Eastern Roman or Byzantine Emperor A. D. 474 - 491

Zeno was a very unpopular emperor because he was an Isaurian and not descended form an old senatorial family of Rome or Constantinople. He changed his name from Tarascicodissa to the Greek name Zeno in order to seem more acceptable to the anti - barbarian factions in Constantinople. He had married Ariadne, the daughter of the emperor Leo and was Leo's master general.

When the emperor Leo was close to death, he appointed his young grandson Emperor Leo II. Shortly after Leo's death, Leo II crowned his father Zeno co-augustus. Later, the boy died, leaving Zeno solely in control of the empire.

The major event of Zeno's reign was the final collapse of the Western Roman Empire. The boy emperor Romulus Augustulus was sent into retirement and the Germanic master General sent the imperial regalia of the West to Constantinople, declaring that the West had no longer any need of an emperor.

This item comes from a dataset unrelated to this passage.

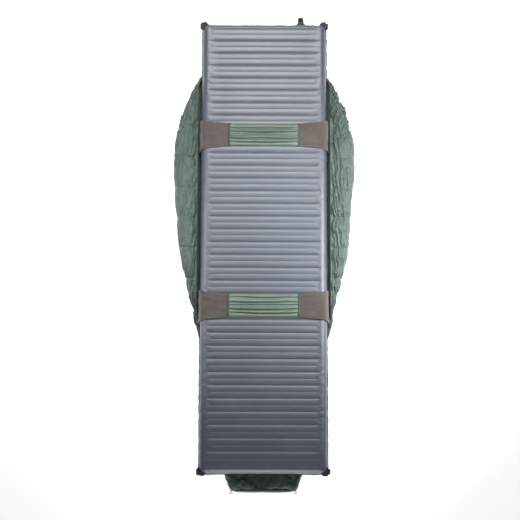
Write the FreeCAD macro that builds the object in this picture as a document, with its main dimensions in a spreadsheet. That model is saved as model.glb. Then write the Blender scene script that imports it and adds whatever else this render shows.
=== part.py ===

The seventeen years of Zeno's reign were ones of civil unrest, rebellions, and raids by the Ostrogoths. The usurper Basiliscus rebelled in 475 and held the throne for twenty months. This was the same Basiliscus whose incompetence as a general caused Leo's invasion of Africa to fail. He wasn’t any better an emperor than he was a commander of troops, and Zeno was eventually restored. When Zeno died in 491, his widow Ariadne chose Anastasius to succeed him.